◆ YOUR GOAL ◆
From the line with "The three.js and Blender code for this object" through the final line, please write out the listing exactly, including both of those lines.

START ITEMS

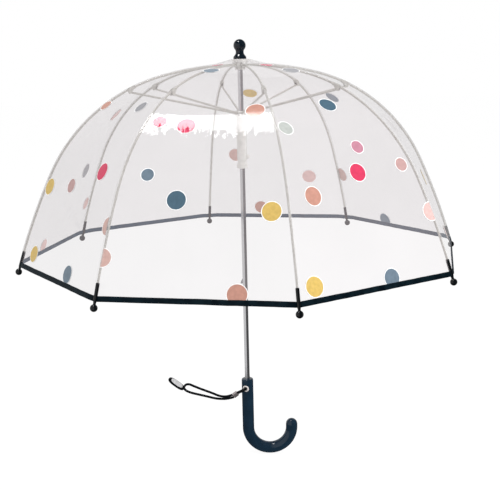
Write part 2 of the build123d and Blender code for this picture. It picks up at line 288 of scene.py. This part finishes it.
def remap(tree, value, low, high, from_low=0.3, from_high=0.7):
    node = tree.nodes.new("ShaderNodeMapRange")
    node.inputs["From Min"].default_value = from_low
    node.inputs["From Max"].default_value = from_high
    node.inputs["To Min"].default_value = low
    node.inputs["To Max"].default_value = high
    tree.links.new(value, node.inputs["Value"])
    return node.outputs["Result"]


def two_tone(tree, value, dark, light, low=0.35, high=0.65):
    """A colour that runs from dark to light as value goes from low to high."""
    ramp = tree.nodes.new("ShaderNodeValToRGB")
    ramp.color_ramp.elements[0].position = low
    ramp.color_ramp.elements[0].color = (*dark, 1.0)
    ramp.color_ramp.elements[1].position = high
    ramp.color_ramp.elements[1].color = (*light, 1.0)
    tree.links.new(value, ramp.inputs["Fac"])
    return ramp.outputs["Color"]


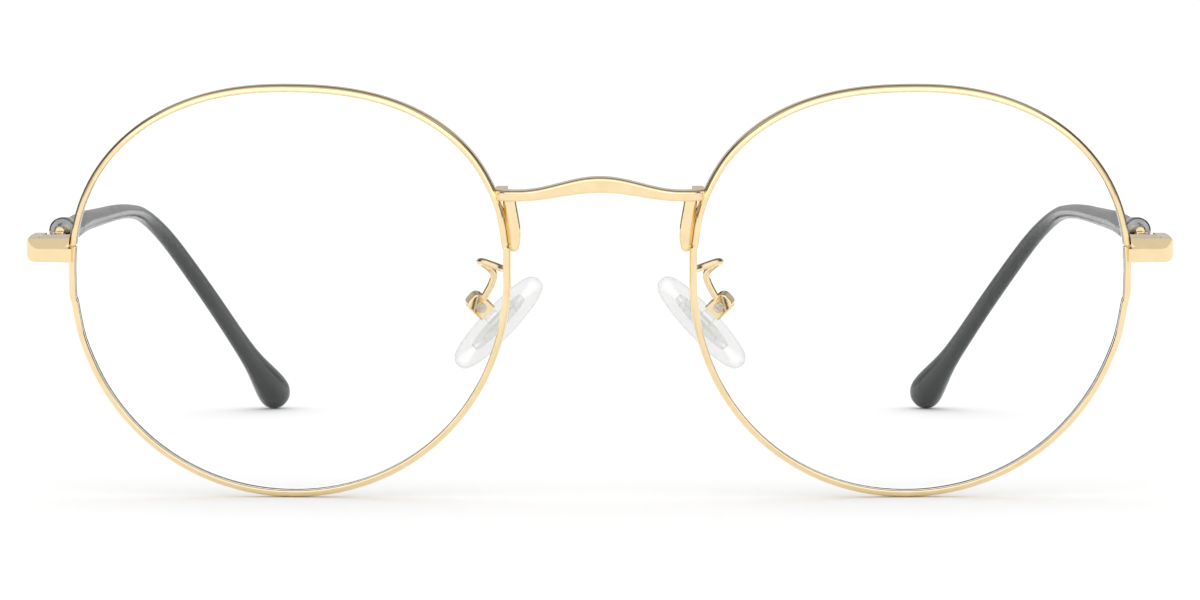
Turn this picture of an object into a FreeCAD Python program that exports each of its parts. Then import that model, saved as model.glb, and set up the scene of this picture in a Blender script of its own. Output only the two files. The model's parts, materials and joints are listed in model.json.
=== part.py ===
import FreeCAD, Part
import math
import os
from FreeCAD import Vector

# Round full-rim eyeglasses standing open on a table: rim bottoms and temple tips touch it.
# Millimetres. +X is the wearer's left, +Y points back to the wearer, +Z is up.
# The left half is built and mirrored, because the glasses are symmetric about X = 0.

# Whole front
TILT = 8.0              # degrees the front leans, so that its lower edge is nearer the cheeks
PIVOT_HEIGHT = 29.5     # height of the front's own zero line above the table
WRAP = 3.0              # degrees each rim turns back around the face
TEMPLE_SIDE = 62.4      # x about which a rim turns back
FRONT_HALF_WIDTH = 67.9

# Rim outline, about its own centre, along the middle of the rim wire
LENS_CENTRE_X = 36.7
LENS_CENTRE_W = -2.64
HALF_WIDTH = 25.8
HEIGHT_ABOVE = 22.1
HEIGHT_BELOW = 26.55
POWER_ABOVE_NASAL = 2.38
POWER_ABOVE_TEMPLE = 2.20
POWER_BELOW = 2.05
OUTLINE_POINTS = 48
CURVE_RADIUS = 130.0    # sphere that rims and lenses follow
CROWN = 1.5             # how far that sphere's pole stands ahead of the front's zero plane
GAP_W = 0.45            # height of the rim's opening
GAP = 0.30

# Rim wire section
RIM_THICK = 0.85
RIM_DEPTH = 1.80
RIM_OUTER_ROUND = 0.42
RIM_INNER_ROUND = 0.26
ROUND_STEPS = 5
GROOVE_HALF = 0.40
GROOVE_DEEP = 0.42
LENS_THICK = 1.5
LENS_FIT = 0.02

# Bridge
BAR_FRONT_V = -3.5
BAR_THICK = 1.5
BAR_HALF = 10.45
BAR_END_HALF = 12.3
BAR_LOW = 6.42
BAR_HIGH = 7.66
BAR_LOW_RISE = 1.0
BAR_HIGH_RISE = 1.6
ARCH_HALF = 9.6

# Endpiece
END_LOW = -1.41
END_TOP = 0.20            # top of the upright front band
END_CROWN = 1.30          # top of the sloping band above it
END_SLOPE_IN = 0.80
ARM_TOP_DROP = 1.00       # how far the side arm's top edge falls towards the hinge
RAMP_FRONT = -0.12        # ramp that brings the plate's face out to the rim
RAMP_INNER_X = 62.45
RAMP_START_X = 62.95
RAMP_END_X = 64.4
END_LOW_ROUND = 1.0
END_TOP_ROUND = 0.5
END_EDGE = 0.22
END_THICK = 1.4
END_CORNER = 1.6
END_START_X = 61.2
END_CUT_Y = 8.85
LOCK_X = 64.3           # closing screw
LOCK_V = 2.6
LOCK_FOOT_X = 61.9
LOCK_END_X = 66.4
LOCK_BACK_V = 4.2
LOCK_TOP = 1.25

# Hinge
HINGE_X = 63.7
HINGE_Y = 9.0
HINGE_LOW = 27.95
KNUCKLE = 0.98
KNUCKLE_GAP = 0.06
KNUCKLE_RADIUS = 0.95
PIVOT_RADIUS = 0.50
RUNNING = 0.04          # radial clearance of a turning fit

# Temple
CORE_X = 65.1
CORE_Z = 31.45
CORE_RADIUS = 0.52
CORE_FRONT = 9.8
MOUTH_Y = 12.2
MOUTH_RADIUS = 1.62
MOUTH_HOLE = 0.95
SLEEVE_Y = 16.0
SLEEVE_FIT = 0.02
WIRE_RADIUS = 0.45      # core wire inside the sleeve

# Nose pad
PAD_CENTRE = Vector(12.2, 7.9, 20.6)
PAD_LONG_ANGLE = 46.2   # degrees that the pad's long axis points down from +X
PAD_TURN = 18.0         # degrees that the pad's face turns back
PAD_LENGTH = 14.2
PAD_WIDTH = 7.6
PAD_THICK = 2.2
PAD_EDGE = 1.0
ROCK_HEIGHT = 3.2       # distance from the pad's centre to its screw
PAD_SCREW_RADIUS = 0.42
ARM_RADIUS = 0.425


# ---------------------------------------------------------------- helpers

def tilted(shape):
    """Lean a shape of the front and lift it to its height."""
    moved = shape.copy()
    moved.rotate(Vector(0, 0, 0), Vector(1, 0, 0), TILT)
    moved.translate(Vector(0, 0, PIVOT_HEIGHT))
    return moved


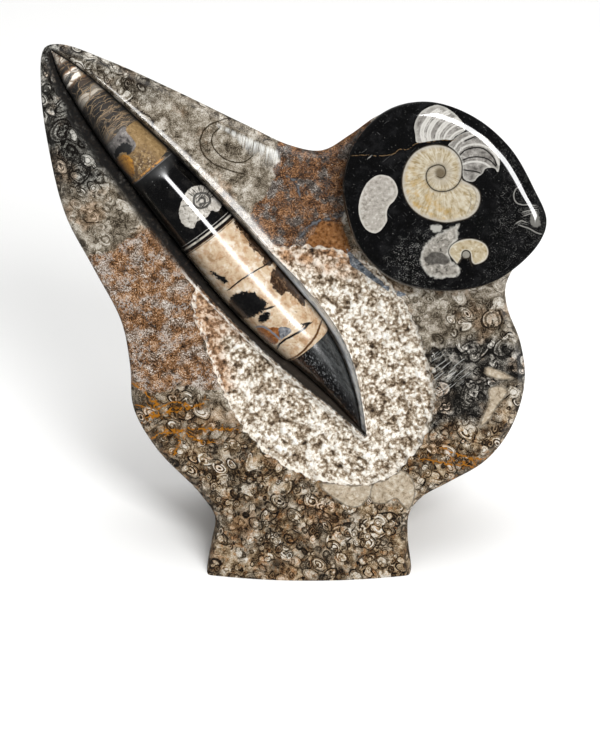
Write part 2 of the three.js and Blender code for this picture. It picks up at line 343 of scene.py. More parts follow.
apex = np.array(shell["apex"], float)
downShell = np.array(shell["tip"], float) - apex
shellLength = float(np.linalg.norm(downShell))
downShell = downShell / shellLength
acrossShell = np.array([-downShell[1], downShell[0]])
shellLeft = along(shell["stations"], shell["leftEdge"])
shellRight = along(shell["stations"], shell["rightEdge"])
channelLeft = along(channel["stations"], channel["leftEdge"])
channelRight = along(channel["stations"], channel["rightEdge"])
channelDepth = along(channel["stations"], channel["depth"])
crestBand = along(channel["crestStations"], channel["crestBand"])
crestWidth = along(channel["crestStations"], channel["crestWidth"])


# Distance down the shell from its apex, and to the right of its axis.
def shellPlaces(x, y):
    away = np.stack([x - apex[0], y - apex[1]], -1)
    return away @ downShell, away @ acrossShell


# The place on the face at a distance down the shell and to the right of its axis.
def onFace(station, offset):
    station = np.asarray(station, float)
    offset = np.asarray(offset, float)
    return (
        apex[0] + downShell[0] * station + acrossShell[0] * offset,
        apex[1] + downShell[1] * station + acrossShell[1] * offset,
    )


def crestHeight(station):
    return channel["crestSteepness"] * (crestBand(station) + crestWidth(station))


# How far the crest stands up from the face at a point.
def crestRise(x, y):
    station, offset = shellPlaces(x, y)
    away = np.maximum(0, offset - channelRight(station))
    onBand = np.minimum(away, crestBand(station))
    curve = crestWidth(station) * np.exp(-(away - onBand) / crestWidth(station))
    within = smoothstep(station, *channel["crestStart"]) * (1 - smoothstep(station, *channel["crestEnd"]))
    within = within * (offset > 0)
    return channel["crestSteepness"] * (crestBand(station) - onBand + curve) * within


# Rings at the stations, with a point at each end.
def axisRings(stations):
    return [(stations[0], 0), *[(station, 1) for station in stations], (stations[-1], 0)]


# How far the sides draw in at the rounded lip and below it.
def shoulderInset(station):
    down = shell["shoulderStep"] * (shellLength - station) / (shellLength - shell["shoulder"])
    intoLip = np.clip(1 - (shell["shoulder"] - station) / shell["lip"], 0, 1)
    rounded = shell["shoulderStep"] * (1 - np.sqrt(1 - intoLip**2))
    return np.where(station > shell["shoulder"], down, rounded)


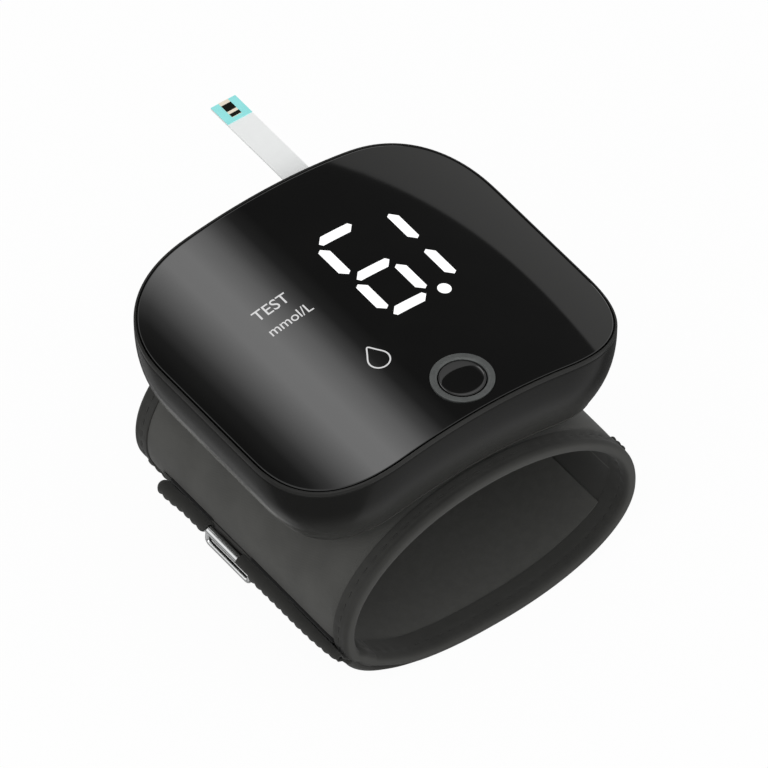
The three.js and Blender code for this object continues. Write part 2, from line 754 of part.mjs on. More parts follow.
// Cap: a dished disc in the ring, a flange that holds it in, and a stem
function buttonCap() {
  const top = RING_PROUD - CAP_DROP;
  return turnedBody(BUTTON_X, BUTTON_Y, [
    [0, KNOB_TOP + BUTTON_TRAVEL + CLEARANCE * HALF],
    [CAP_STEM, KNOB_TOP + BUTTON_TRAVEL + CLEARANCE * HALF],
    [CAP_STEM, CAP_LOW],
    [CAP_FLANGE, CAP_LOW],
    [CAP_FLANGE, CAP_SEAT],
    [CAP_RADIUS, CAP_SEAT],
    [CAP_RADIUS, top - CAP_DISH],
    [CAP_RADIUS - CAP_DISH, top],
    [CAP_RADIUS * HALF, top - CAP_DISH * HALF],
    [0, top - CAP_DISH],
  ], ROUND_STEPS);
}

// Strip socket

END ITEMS

◆ ANSWER IN FULL ◆
The three.js and Blender code for this object continues. Write part 2, from line 754 of part.mjs on. More parts follow.
// Cap: a dished disc in the ring, a flange that holds it in, and a stem
function buttonCap() {
  const top = RING_PROUD - CAP_DROP;
  return turnedBody(BUTTON_X, BUTTON_Y, [
    [0, KNOB_TOP + BUTTON_TRAVEL + CLEARANCE * HALF],
    [CAP_STEM, KNOB_TOP + BUTTON_TRAVEL + CLEARANCE * HALF],
    [CAP_STEM, CAP_LOW],
    [CAP_FLANGE, CAP_LOW],
    [CAP_FLANGE, CAP_SEAT],
    [CAP_RADIUS, CAP_SEAT],
    [CAP_RADIUS, top - CAP_DISH],
    [CAP_RADIUS - CAP_DISH, top],
    [CAP_RADIUS * HALF, top - CAP_DISH * HALF],
    [0, top - CAP_DISH],
  ], ROUND_STEPS);
}

// Strip socket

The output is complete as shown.